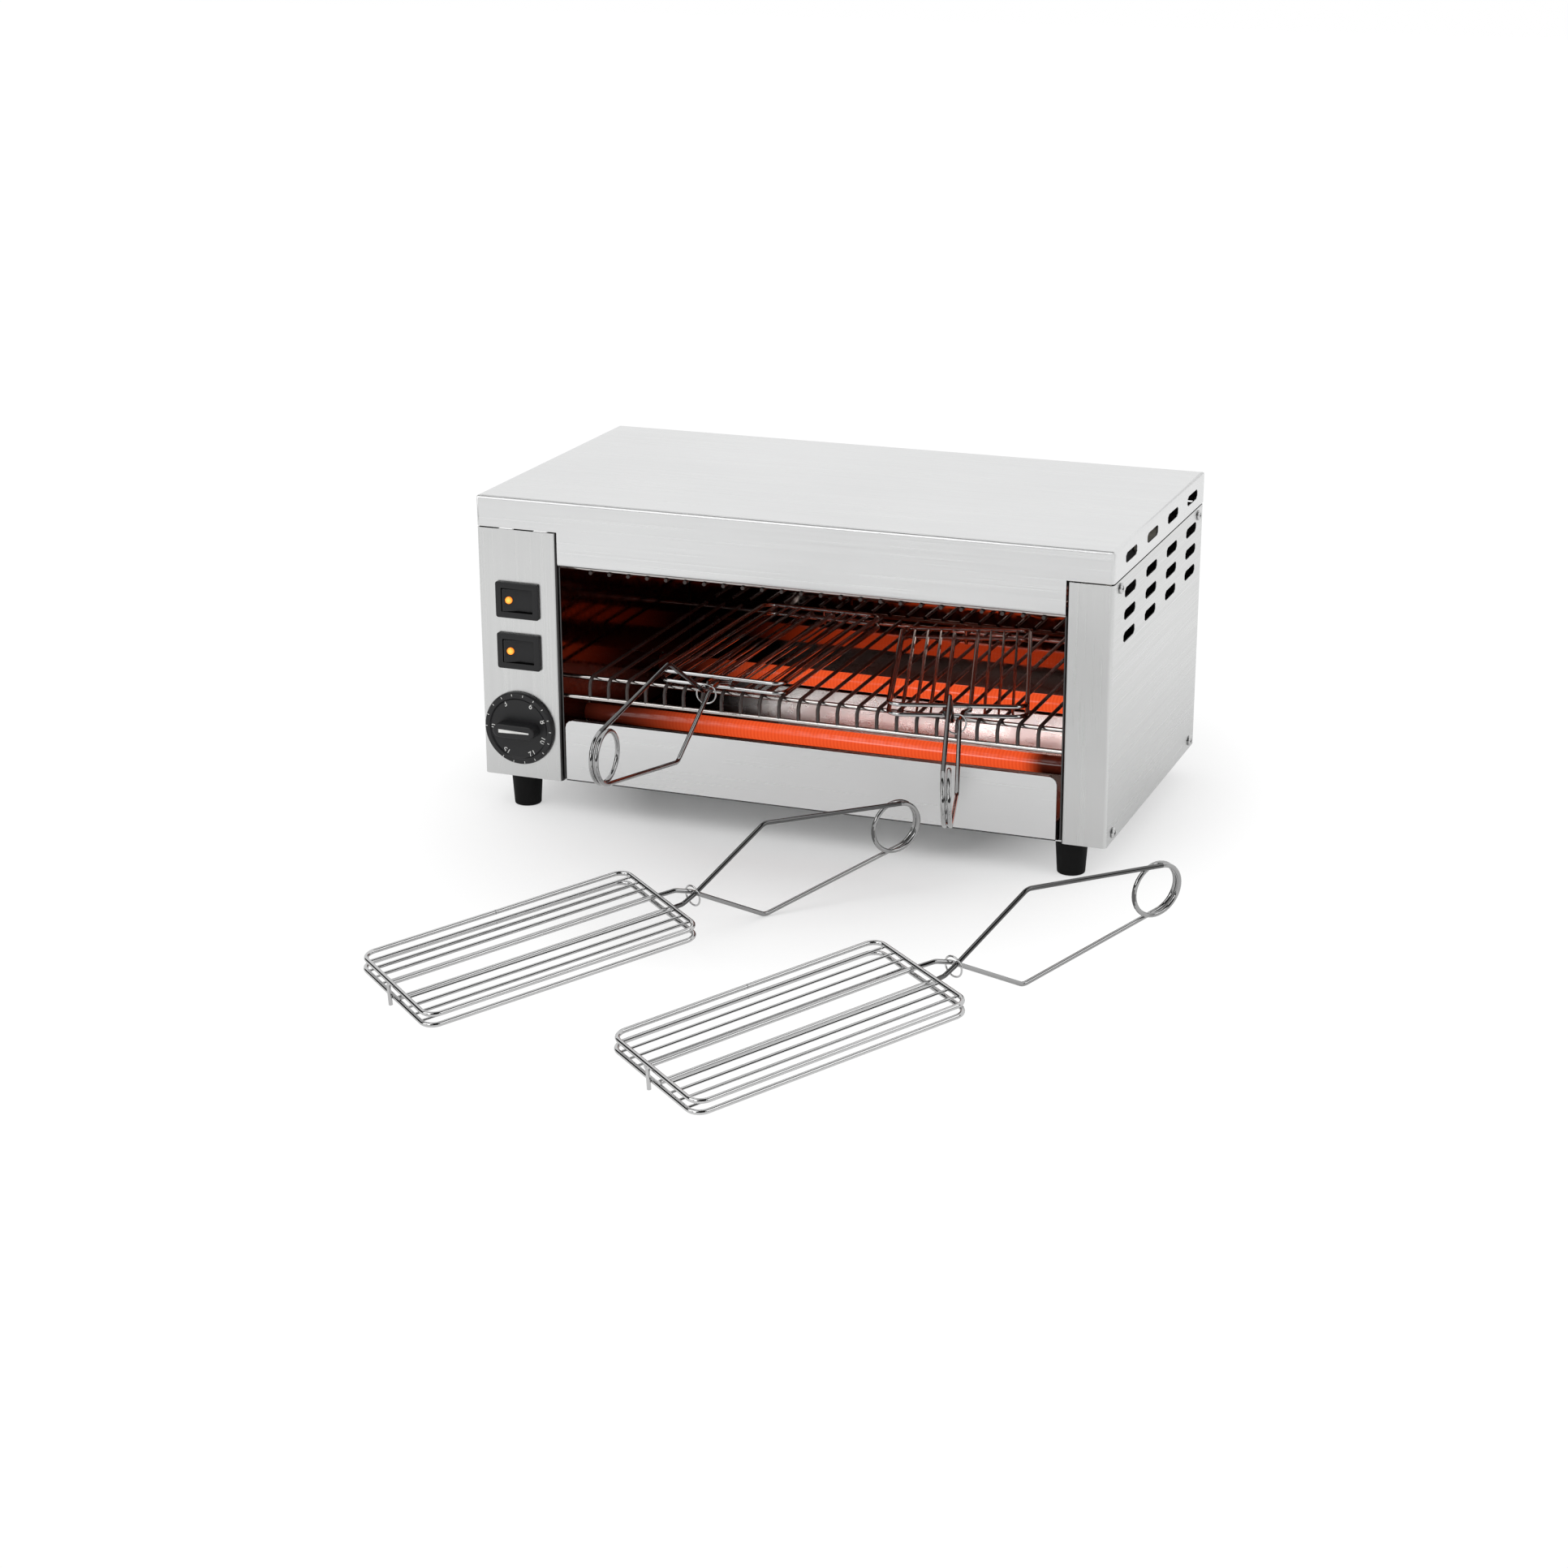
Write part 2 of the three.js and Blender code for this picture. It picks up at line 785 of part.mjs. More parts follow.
// How far the rocker's face stands before its pivot, at a distance from the middle
const flankAngle = Math.asin(rockerFlank / rockerReach);
const flankEdge = rockerReach * Math.cos(flankAngle);
const rockerFace = (x) => rockerValley + (rockerFlank - rockerValley) * Math.abs(x) / flankEdge;

function switchRocker() {
  const height = pocketHeight / 2 - rockerGap;
  const turn = flankAngle / degree;
  const section = new THREE.Shape([
    ...arc(0, 0, rockerReach, -turn, turn, rockerFlankSteps),
    new THREE.Vector2(0, rockerKeel),
    ...arc(0, 0, rockerReach, 180 - turn, 180 + turn, rockerFlankSteps),
    new THREE.Vector2(0, -rockerValley),
  ]);
  const rocker = prism(section, 2 * height);
  rocker.translate(0, 0, -height);
  const floor = lampPocket - rockerFace(lampOffset);
  const recess = alongY(polygon(lampRadius + seat, lampSides), -rockerFlank - overrun, floor);
  recess.translate(-lampOffset, 0, 0);
  return solidOf(rocker).subtract(solidOf(recess));
}

function switchLamp() {
  const floor = rockerFace(lampOffset) - lampPocket + seat;
  const crown = rockerFace(lampOffset) + lampProud;
  return turned([
    [0, floor],
    [lampRadius, floor],
    [lampRadius, crown - lampProud / 2],
    [lampRadius / 2, crown],
    [0, crown],
  ], lampSides);
}

// Timer and knob
function timerBody() {
  return alongY(roundedRect(timerWidth, timerWidth, timerCorner), floorTop, floorTop + timerDepth);
}

function timerKnob() {
  const dial = turned([
    [0, 0],
    [knobRadius, 0],
    [knobRadius, knobEdge],
    [knobRadius - knobSlope, knobRim],
    [knobRadius - knobRimWidth, knobRim],
    [knobRadius - knobRimWidth - knobSlope, knobDish],
    [0, knobDish],
  ], knobSides);
  const grip = new THREE.ExtrudeGeometry(slotShape(gripLength, gripWidth), {
    depth: gripDepth - gripBevel,
    bevelSize: gripBevel,
    bevelOffset: -gripBevel,
    bevelThickness: gripBevel,
    bevelSegments: 2,
  });
  const under = block([-gripLength, -gripLength, -gripDepth], [gripLength, gripLength, knobDish / 2]);
  const shaft = prism(polygon(shaftRadius, shaftSides), knobGap + sheet + knobDish / 2);
  shaft.translate(0, 0, -knobGap - sheet);
  return join([solidOf(dial), solidOf(grip).subtract(under), solidOf(shaft)]);
}

// Cable gland: a bored stem through the back panel, with a nut on each side and a dome outside
function cableGland() {
  const inside = -sheet - seat - glandNutDepth;
  const outside = seat + glandNutDepth;
  const tip = outside + glandDomeDepth;
  const stem = turned([
    [glandBore, inside - glandThread],
    [glandRadius, inside - glandThread],
    [glandRadius, outside + glandDomeDepth / 2],
    [glandDome, tip],
    [glandBore, tip],
    [glandBore, inside - glandThread],
  ], glandSides);
  const nuts = [inside, seat].map((z) => {
    const nut = prism(polygon(glandNut, 6), glandNutDepth);
    nut.translate(0, 0, z);
    const bore = prism(polygon(glandRadius - weld, glandSides), glandNutDepth + 2 * overrun);
    bore.translate(0, 0, z - overrun);
    return solidOf(nut).subtract(solidOf(bore));
  });
  return join([solidOf(stem), ...nuts]);
}

function terminalBlock() {
  const low = [-terminalWidth / 2, -terminalDepth / 2, floorTop];
  const body = block(low, [terminalWidth / 2, terminalDepth / 2, floorTop + terminalHeight]);
  const pitch = terminalWidth / terminalWays;
  const holes = Array.from({ length: terminalWays }, (_, i) => {
    const hole = prism(polygon(terminalHole, 8), terminalHeight);
    hole.translate((i - (terminalWays - 1) / 2) * pitch, 0, terminalHeight / 2);
    return solidOf(hole);
  });
  return cut(body, holes);
}

function sideScrew() {
  return turned([
    [0, -screwLength],
    [screwShank, -screwLength],
    [screwShank, seat],
    [screwHeadRadius, seat],
    [screwHeadRadius, seat + screwHead - screwDome],
    [screwHeadRadius - screwDome, seat + screwHead],
    [0, seat + screwHead],
  ], screwSides);
}

// Wire tongs. In their own frame x runs from the cage's far edge to the coil, y to the left, z up.
// Side 1 is the upper half and side -1 the lower one, which carries the coil and the guide peg.
const coilX = cageLength + coilRun;
const handleSlant = Math.atan2(bendHeight, coilRun - bendRun)
  - Math.asin(coilRadius / Math.hypot(coilRun - bendRun, bendHeight));
const coilSweep = 3 * Math.PI - 2 * handleSlant;
const coilOffset = coilPitch * coilSweep / (4 * Math.PI);
const farEdge = (side) => (side > 0 ? frameSetback : 0);
const pegX = pegWeld - tongWire / 2 - pegRadius;

// Half of a cage's frame, from one end of the cage to a meeting plane across its sides
function framePoints(side, end, meet) {
  const y = cageWidth / 2;
  const z = side * cageGap / 2;
  return bent([
    [at(meet, y, z)],
    [at(end, y, z), cageCorner],
    [at(end, -y, z), cageCorner],
    [at(meet, -y, z)],
  ], cornerSteps);
}

function cageFrame(side) {
  const middle = cageLength / 2;
  return [
    wire(framePoints(side, farEdge(side), middle + frameOverlap), tongWire, tongSides),
    wire(framePoints(side, cageLength, middle - frameOverlap), tongWire, tongSides),
  ];
}

function cageBars(side) {
  const pitch = (cageWidth / 2 - handleOffset) / (barsEachSide + 1);
  const z = side * (cageGap / 2 - (tongWire + barWire) / 2 + barWeld);
  const bars = [];
  for (const way of [-1, 1]) {
    for (let i = 1; i <= barsEachSide; i += 1) {
      const y = way * (handleOffset + i * pitch);
      const ends = [at(farEdge(side) - barWeld, y, z), at(cageLength + barWeld, y, z)];
      bars.push(wire(ends, barWire, barSides));
    }
  }
  return bars;
}

// The handle wire, from the cage over the hump and the crossing to where it meets the coil
function handlePoints(side) {
  const z = side * (cageGap / 2 - tongWire + barWeld);
  return bent([
    [at(farEdge(side) - barWeld, side * handleOffset, z)],
    [at(cageLength + handleRun, side * handleOffset, z), neckBend],
    [at(cageLength + humpRun, side * humpOffset, z + side * humpRise), neckBend],
    [at(cageLength + neckRun, side * neckOffset, 0), neckBend],
    [at(cageLength + bendRun, side * coilOffset, -side * bendHeight), wireBend],
    [at(
      coilX + coilRadius * Math.sin(handleSlant),
      side * coilOffset,
      -side * coilRadius * Math.cos(handleSlant),
    )],
  ], wireBendSteps);
}

// The coil climbs from the upper half's wire at its foot to the lower half's wire at its top
function coilPoints() {
  const steps = Math.round(coilLoopSteps * coilSweep / (2 * Math.PI));
  const start = handleSlant - Math.PI / 2;
  const points = [];
  for (let i = 0; i <= steps; i += 1) {
    const angle = start + coilSweep * i / steps;
    const x = coilX + coilRadius * Math.cos(angle);
    points.push(at(x, coilOffset - 2 * coilOffset * i / steps, coilRadius * Math.sin(angle)));
  }
  return points;
}

// The least gap of the coil to itself, between its centre points at least half a turn apart
function coilGap(points) {
  let least = Infinity;
  for (let i = 0; i < points.length; i += 1) {
    for (let k = i + coilLoopSteps / 2; k < points.length; k += 1) {
      least = Math.min(least, points[i].distanceTo(points[k]) - tongWire);
    }
  }
  return least;
}

function upperHalf() {
  const handle = handlePoints(1);
  const [before, last] = handle.slice(-2);
  last.addScaledVector(before.clone().sub(last).normalize(), coilSplit);
  return join([...cageFrame(1), ...cageBars(1), wire(handle, tongWire, tongSides)]);
}

function lowerHalf() {
  const handle = [...handlePoints(-1).slice(0, -1), ...coilPoints().reverse()];
  const peg = wire([at(pegX, 0, -pegFoot), at(pegX, 0, pegTip)], 2 * pegRadius, tongSides);
  return join([...cageFrame(-1), ...cageBars(-1), wire(handle, tongWire, tongSides), peg]);
}

function neckRing() {
  const ring = new THREE.TorusGeometry(ringRadius, ringWire / 2, ringSides, ringSteps);
  ring.rotateY(Math.PI / 2);
  return ring;
}

const upperSolid = upperHalf();
const lowerSolid = lowerHalf();
console.log(`least gap of the spring coil to itself: ${coilGap(coilPoints()).toFixed(2)} mm`);

function addTong(name, place) {
  group.add(place);
  add(`${name}_lower_half`, lowerSolid, wireSteel, place);
  add(`${name}_upper_half`, upperSolid, wireSteel, place);
  const ring = add(`${name}_neck_ring`, neckRing(), wireSteel, place);
  ring.position.set(cageLength + neckRun, 0, -ringDrop);
  ring.rotation.z = ringSwivel * degree;
}

// Tongs on the rack: the lower frame lies flat on the rack's wires
function rackPlace({ xShare, yShare, yaw }) {
  const place = new THREE.Group();
  const reach = cageLength + neckRun;
  place.position.set(
    bodyWidth * xShare - reach * Math.cos(yaw * degree),
    bodyDepth * yShare - reach * Math.sin(yaw * degree),
    rackTop + seat + tongWire / 2 + cageGap / 2,
  );
  place.rotation.z = yaw * degree;
  return place;
}

// Tongs on the table: they rest on the guide peg, the handle's lower bend and one corner of the cage
function tablePlace({ xShare, yShare, yaw }) {
  const place = new THREE.Group();
  const radius = tongWire / 2;
  const foot = [-1, 1].flatMap((way) => [
    at(pegX + way * pegRadius, 0, -pegFoot),
    at(pegX, way * pegRadius, -pegFoot),
  ]);
  const handle = handlePoints(1);
  const corner = framePoints(-1, cageLength, 0);
  let pitch = 0;
  let roll = 0;
  let height = 0;
  for (let i = 0; i < 40; i += 1) {
    const turn = new THREE.Euler(roll, -pitch, 0, 'ZYX');
    const lowest = (points) => Math.min(...points.map((point) => point.clone().applyEuler(turn).z));
    height = tableHeight - lowest(foot);
    pitch -= (height + lowest(handle) - radius - tableHeight) / (cageLength + bendRun);
    roll += (height + lowest(corner) - radius - tableHeight) / cageWidth;
  }
  place.position.set(bodyWidth * xShare, bodyDepth * yShare, height);
  place.rotation.set(roll, -pitch, yaw * degree, 'ZYX');
  return place;
}

// Assembly
add('top_cover', topCover(), steel);
add('left_panel', leftPanel(), steel);
add('right_panel', rightPanel(), steel);
add('back_panel', backPanel(), steel);
add('base_pan', basePan(), steel);
add('cavity_left_wall', cavityWall(leftWall), polished);
add('cavity_right_wall', cavityWall(rightWall - sheet), polished);
add('cavity_back_wall', cavityBackWall(), polished);
add('ceiling_reflector', ceilingReflector(), polished);
add('crumb_tray', crumbTray(), steel);
add('lower_guard_rack', guardRack(), wireSteel);
add('upper_guard_grid', guardGrid(), wireSteel);

for (const [row, y] of [['front', footInsetY], ['rear', bodyDepth - footInsetY]]) {
  for (const [side, x] of [['left', footInsetX], ['right', bodyWidth - footInsetX]]) {
    add(`foot_${row}_${side}`, foot(), rubber).position.set(x, y, 0);
  }
}

for (const { name, y, z } of tubePlaces) {
  add(`quartz_tube_${name}`, quartzTube(), quartz).position.set(0, y, z);
  const left = add(`ceramic_end_${name}_left`, ceramicEnd(), ceramic);
  left.position.set(leftWall - seat, y, z);
  left.rotation.y = -Math.PI / 2;
  const right = add(`ceramic_end_${name}_right`, ceramicEnd(), ceramic);
  right.position.set(rightWall + seat, y, z);
  right.rotation.y = Math.PI / 2;
}

switchCentres.forEach((z, i) => {
  add(`switch_housing_${i + 1}`, switchHousing(), black).position.set(switchX, 0, z);
  const pivot = new THREE.Group();
  pivot.position.set(switchX, rockerPivotY, z);
  pivot.rotation.z = rockerTilt * degree;
  group.add(pivot);
  add(`switch_rocker_${i + 1}`, switchRocker(), black, pivot);
  const lamp = add(`switch_lamp_${i + 1}`, switchLamp(), amber, pivot);
  lamp.position.x = -lampOffset;
  lamp.rotation.x = Math.PI / 2;
});

add('timer_body', timerBody(), black).position.set(knobX, 0, knobHeight);
const knob = add('timer_knob', timerKnob(), black);
knob.position.set(knobX, -knobGap, knobHeight);
knob.rotation.x = Math.PI / 2;

const gland = add('cable_gland', cableGland(), black);
gland.position.set(glandX, bodyDepth, glandHeight);
gland.rotation.x = -Math.PI / 2;
add('terminal_block', terminalBlock(), nylon).position.set(terminalX, bodyDepth - terminalInset, 0);

screwPlaces.forEach(([y, z], i) => {
  const left = add(`side_screw_left_${i + 1}`, sideScrew(), steel);
  left.position.set(0, y, z);
  left.rotation.y = -Math.PI / 2;
  const right = add(`side_screw_right_${i + 1}`, sideScrew(), steel);
  right.position.set(bodyWidth, y, z);
  right.rotation.y = Math.PI / 2;
});

for (const tong of rackTongs) addTong(tong.name, rackPlace(tong));
for (const tong of tableTongs) addTong(tong.name, tablePlace(tong));
group.position.set(-footInsetX, -footInsetY, footHeight);

export default group;
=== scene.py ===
import json
import math

import bmesh
import bpy
from mathutils import Euler, Matrix, Vector


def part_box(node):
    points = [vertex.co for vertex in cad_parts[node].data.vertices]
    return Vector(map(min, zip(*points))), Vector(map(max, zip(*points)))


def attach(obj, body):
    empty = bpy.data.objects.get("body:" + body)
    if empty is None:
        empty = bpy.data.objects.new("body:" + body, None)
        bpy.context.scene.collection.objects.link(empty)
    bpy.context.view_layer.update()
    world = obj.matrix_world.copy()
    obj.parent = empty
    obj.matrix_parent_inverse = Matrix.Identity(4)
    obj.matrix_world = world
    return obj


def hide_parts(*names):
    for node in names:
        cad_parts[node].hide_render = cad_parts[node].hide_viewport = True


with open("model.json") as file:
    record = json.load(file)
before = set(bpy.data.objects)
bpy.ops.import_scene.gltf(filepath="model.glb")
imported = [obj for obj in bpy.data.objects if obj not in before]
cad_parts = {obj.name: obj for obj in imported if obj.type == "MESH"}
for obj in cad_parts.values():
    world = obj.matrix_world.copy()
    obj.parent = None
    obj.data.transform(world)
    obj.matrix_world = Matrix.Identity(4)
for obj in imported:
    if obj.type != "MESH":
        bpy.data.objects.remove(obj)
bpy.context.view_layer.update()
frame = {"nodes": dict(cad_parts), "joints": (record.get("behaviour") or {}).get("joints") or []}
nodes = frame["nodes"]
joints = {joint["name"]: joint for joint in frame["joints"]}
scene = bpy.context.scene
mm = 0.001
housing = {"corner": (-25, -12, 22), "width": 428, "depth": 228, "height": 190}  # from its front left corner
bodyCorner = Vector(housing["corner"]) * mm


def metres(x, y, z):
    return Vector((x, y, z)) * mm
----
• _WHAT YOU WILL DO_:
In the lines above, locate the string "joints". Copy every line where it occurs.

• _RESULT OF THE EXERCISE_:
frame = {"nodes": dict(cad_parts), "joints": (record.get("behaviour") or {}).get("joints") or []}
joints = {joint["name"]: joint for joint in frame["joints"]}